--- Begin ---

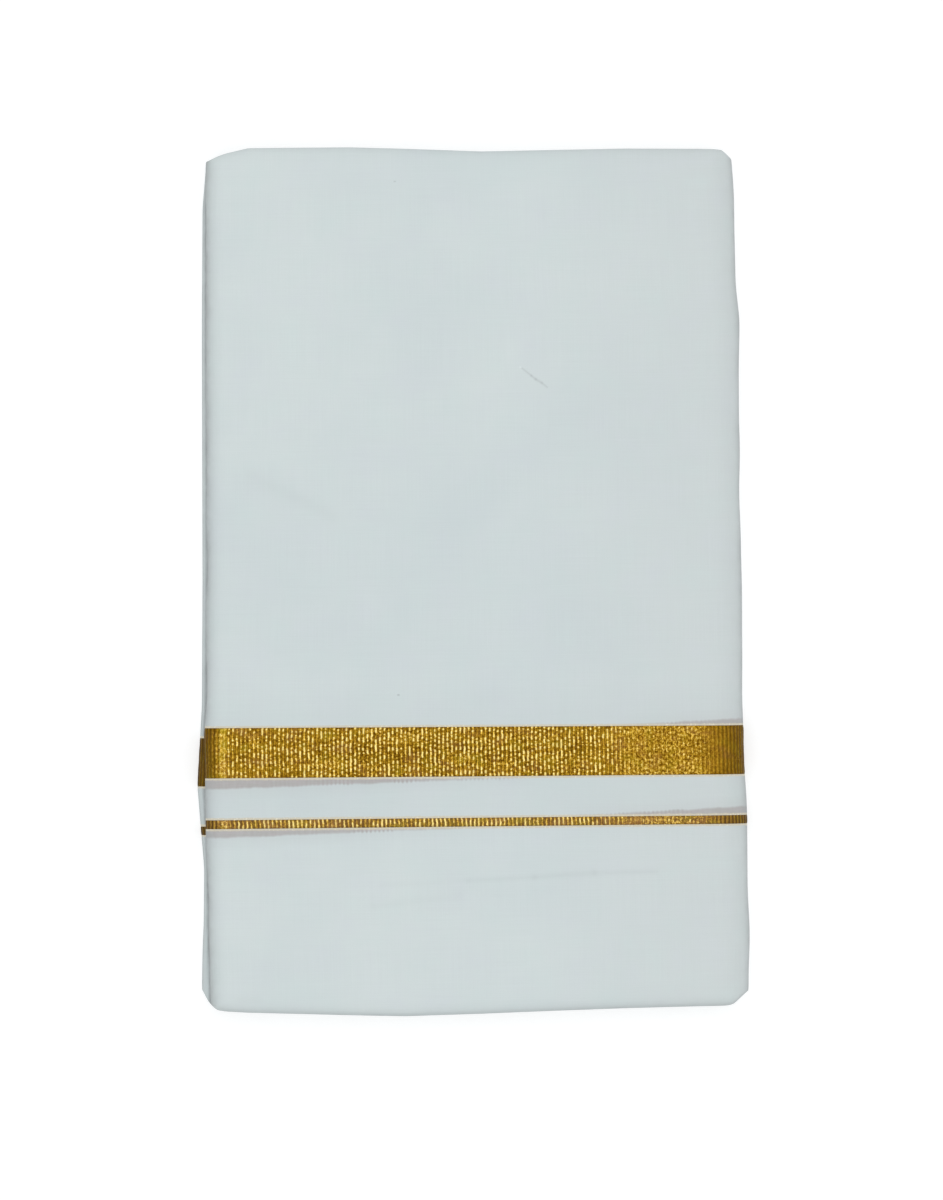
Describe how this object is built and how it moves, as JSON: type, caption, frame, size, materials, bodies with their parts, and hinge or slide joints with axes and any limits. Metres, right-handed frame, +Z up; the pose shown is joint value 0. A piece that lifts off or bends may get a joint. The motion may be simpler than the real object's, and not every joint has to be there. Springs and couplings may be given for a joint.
{
  "type": "folded dhoti cloth",
  "caption": "White cotton dhoti folded flat into a rectangular packet, with a wide woven gold border band and a thin gold line beside it.",
  "frame": {"origin": "centre of the packet's footprint, on the surface that it lies on", "axes": "+Z up out of the front of the packet, +Y along its length towards the end away from the border, +X across it towards the last fold"},
  "size_m": [0.2674, 0.4222, 0.026],
  "materials": {
    "cotton": "matt bleached white cotton, plain weave, slightly see-through",
    "zari": "gold zari thread, cross-ribbed weave, glittering"
  },
  "bodies": {
    "root": {"front_leaf": "cotton", "back_leaf": "cotton", "inner_leaves": "cotton", "front_zari_band": "zari", "front_zari_line": "zari", "back_zari_band": "zari", "back_zari_line": "zari"}
  },
  "joints": []
}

--- End ---

= Stated task =
Print all of the data exactly as it was given.

= Problem solution =
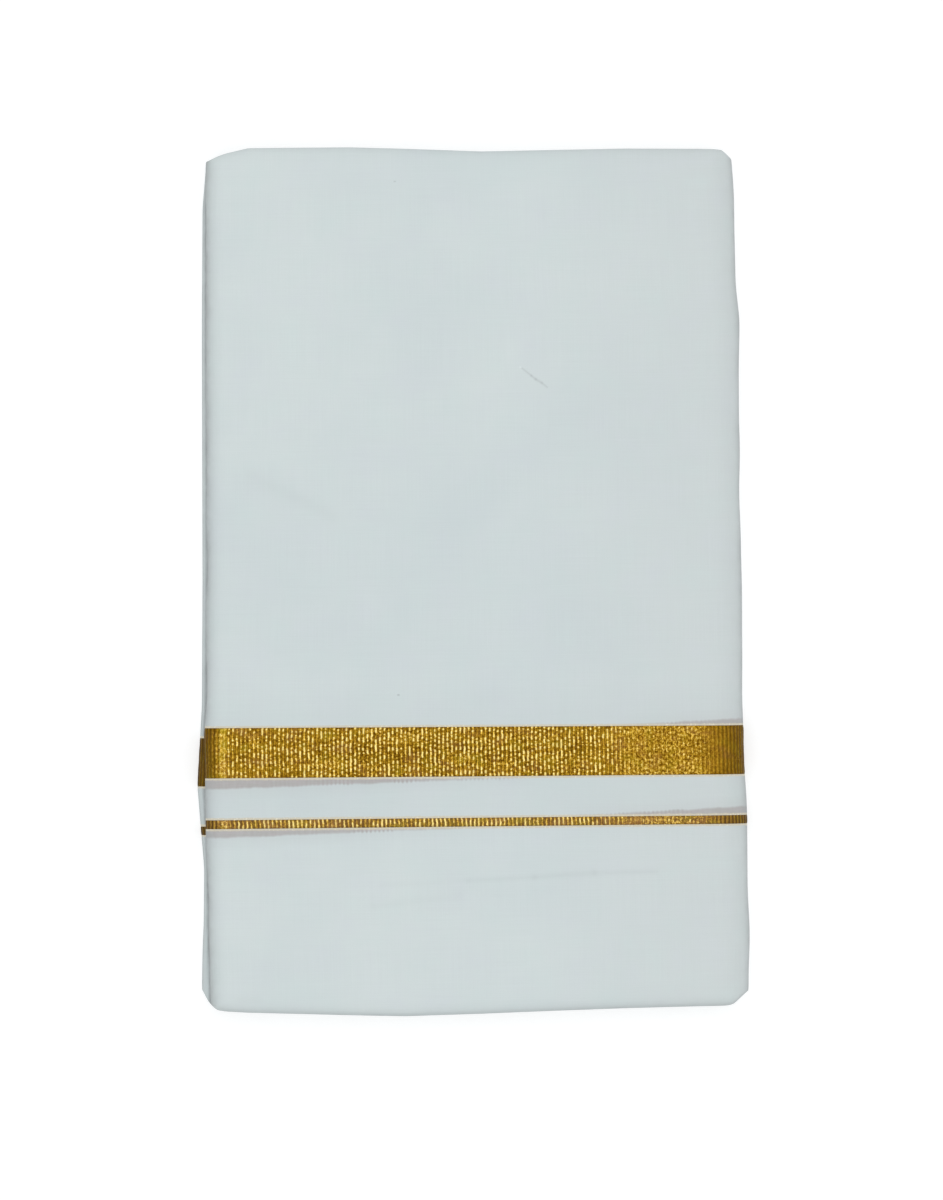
Describe how this object is built and how it moves, as JSON: type, caption, frame, size, materials, bodies with their parts, and hinge or slide joints with axes and any limits. Metres, right-handed frame, +Z up; the pose shown is joint value 0. A piece that lifts off or bends may get a joint. The motion may be simpler than the real object's, and not every joint has to be there. Springs and couplings may be given for a joint.
{
  "type": "folded dhoti cloth",
  "caption": "White cotton dhoti folded flat into a rectangular packet, with a wide woven gold border band and a thin gold line beside it.",
  "frame": {"origin": "centre of the packet's footprint, on the surface that it lies on", "axes": "+Z up out of the front of the packet, +Y along its length towards the end away from the border, +X across it towards the last fold"},
  "size_m": [0.2674, 0.4222, 0.026],
  "materials": {
    "cotton": "matt bleached white cotton, plain weave, slightly see-through",
    "zari": "gold zari thread, cross-ribbed weave, glittering"
  },
  "bodies": {
    "root": {"front_leaf": "cotton", "back_leaf": "cotton", "inner_leaves": "cotton", "front_zari_band": "zari", "front_zari_line": "zari", "back_zari_band": "zari", "back_zari_line": "zari"}
  },
  "joints": []
}